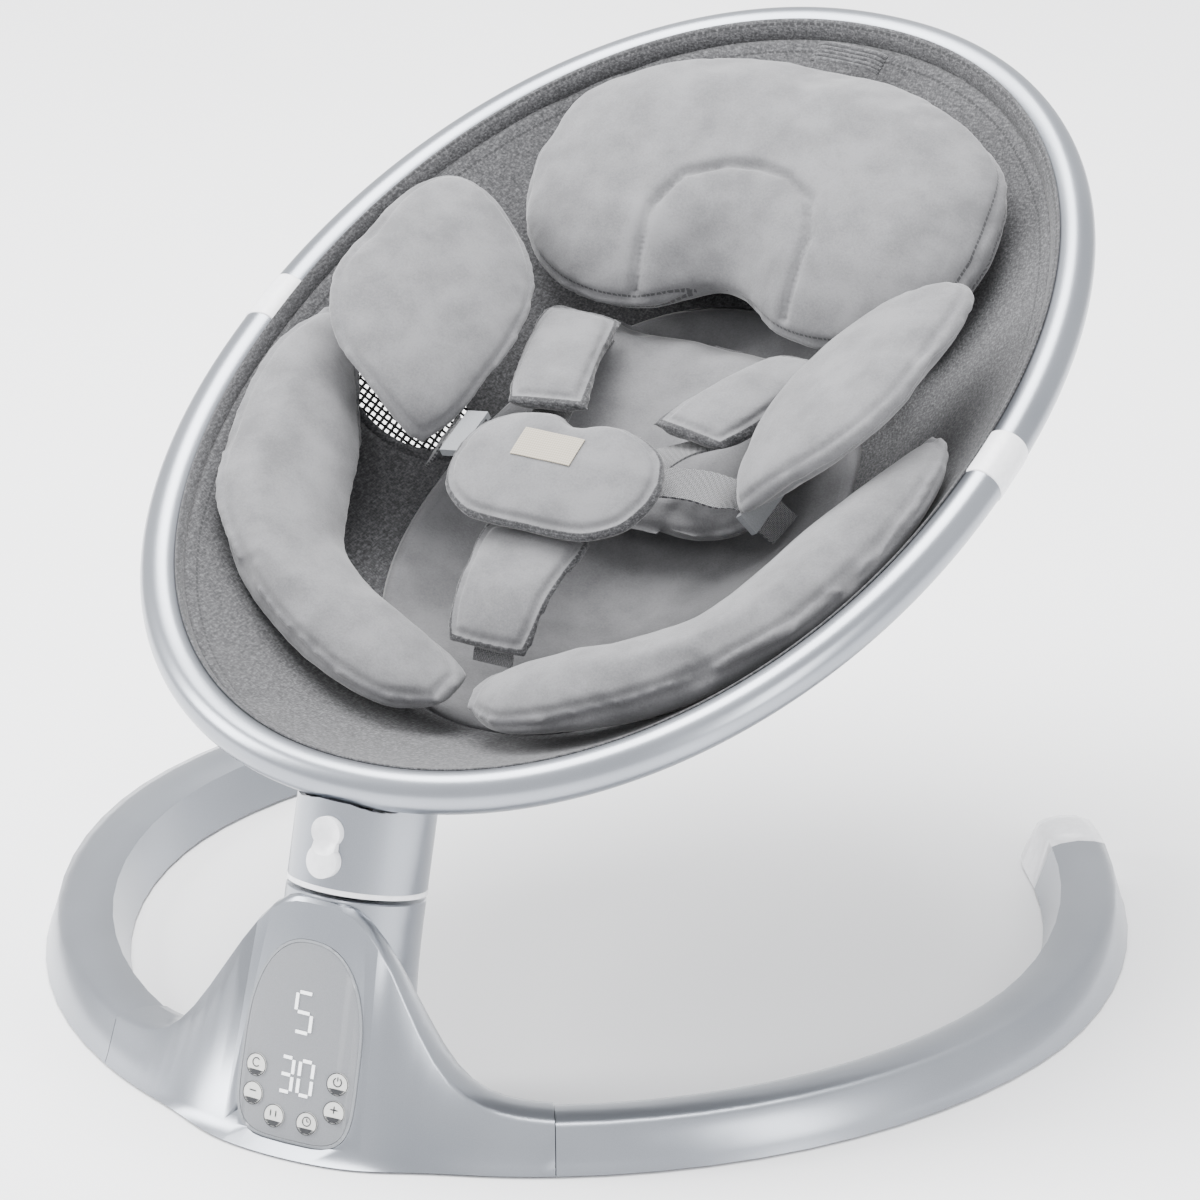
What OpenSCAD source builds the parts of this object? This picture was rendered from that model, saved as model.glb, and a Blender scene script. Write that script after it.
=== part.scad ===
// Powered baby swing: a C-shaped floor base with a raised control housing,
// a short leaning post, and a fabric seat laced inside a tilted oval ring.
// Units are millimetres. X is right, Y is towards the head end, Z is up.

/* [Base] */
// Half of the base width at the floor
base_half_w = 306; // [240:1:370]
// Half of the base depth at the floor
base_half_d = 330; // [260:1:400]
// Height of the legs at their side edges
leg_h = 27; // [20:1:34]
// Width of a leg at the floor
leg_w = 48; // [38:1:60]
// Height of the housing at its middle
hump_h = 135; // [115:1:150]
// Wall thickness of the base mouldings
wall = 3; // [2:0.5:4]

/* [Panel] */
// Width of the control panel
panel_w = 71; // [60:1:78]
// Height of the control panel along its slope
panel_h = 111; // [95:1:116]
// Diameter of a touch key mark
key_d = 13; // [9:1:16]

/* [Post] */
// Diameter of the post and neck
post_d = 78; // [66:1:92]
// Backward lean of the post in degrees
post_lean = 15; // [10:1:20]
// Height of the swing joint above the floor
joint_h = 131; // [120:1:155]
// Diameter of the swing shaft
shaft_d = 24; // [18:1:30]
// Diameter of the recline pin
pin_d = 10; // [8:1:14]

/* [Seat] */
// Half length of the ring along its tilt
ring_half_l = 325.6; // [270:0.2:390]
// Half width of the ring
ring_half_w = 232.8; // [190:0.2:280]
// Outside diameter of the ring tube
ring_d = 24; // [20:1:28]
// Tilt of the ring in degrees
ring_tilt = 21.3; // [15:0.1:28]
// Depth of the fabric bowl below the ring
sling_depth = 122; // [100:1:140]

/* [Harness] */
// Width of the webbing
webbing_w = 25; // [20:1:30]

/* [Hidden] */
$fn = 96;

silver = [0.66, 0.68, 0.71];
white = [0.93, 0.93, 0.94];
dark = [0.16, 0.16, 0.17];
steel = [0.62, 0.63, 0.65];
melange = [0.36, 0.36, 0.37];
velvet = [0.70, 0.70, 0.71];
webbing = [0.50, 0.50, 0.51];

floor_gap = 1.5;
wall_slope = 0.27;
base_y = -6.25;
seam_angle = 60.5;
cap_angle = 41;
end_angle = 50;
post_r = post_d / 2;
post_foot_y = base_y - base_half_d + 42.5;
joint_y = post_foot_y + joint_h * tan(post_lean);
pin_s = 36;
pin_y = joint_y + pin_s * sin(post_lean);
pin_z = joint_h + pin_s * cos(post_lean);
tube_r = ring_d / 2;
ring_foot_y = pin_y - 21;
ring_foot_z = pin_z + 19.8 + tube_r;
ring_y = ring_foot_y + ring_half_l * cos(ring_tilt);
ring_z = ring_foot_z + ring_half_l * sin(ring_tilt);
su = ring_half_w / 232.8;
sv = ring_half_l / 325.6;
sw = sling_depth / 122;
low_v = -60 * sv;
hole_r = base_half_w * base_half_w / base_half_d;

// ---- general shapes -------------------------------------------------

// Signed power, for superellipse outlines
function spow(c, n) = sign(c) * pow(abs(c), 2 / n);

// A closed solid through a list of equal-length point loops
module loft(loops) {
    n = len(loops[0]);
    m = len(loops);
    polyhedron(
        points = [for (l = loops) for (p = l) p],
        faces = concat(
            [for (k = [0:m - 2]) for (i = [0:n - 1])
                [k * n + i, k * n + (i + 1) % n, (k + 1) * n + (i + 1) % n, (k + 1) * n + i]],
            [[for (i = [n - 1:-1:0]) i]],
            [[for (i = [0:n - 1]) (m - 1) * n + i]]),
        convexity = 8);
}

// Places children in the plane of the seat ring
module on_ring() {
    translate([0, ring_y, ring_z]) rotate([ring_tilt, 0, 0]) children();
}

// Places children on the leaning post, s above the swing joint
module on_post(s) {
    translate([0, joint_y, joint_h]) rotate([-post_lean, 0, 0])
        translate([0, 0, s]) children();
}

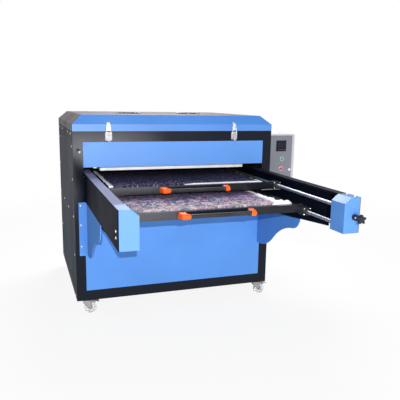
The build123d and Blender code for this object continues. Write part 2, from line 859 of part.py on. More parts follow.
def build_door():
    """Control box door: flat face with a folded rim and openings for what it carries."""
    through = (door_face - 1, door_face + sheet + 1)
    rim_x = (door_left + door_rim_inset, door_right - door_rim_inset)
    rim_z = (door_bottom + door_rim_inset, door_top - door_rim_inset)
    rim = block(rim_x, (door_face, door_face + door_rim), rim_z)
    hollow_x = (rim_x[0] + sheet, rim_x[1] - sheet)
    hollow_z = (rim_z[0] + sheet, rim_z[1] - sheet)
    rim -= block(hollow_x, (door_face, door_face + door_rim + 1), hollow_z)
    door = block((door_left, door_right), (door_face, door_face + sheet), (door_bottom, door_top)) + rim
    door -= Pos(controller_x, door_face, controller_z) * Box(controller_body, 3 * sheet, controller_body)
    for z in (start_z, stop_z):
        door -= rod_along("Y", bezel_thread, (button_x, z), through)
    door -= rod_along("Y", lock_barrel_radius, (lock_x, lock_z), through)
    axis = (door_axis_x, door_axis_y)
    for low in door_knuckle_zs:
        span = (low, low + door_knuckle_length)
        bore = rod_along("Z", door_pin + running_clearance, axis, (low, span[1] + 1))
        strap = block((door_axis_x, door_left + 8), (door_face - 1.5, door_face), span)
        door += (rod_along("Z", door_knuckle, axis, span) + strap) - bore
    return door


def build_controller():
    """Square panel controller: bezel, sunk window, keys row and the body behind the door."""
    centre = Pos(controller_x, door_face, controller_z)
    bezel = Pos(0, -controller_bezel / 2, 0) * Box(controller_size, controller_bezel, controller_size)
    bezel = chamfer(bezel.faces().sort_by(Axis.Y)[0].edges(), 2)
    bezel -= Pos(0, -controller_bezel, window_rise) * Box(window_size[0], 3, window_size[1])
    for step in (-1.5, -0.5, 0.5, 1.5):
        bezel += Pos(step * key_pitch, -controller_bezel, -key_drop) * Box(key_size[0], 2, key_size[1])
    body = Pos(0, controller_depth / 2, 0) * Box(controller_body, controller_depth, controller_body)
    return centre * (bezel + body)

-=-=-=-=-

The problem
Return nothing but the lines from the start of the listing above through the line containing "key_d = 13; // [9:1:16]", exactly as given.

Problem solution
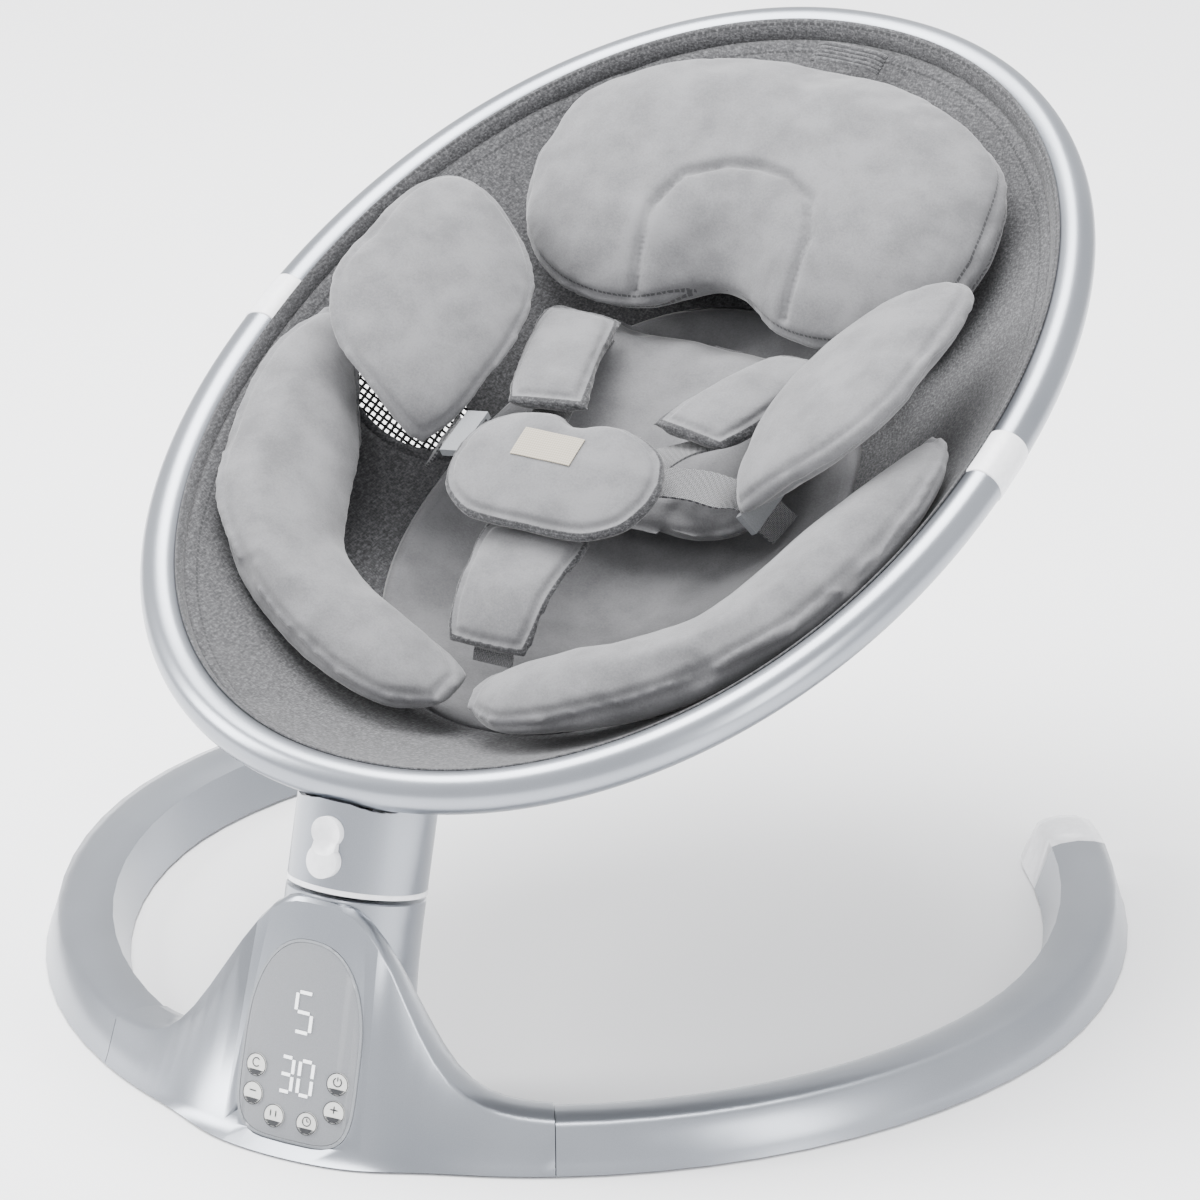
What OpenSCAD source builds the parts of this object? This picture was rendered from that model, saved as model.glb, and a Blender scene script. Write that script after it.
=== part.scad ===
// Powered baby swing: a C-shaped floor base with a raised control housing,
// a short leaning post, and a fabric seat laced inside a tilted oval ring.
// Units are millimetres. X is right, Y is towards the head end, Z is up.

/* [Base] */
// Half of the base width at the floor
base_half_w = 306; // [240:1:370]
// Half of the base depth at the floor
base_half_d = 330; // [260:1:400]
// Height of the legs at their side edges
leg_h = 27; // [20:1:34]
// Width of a leg at the floor
leg_w = 48; // [38:1:60]
// Height of the housing at its middle
hump_h = 135; // [115:1:150]
// Wall thickness of the base mouldings
wall = 3; // [2:0.5:4]

/* [Panel] */
// Width of the control panel
panel_w = 71; // [60:1:78]
// Height of the control panel along its slope
panel_h = 111; // [95:1:116]
// Diameter of a touch key mark
key_d = 13; // [9:1:16]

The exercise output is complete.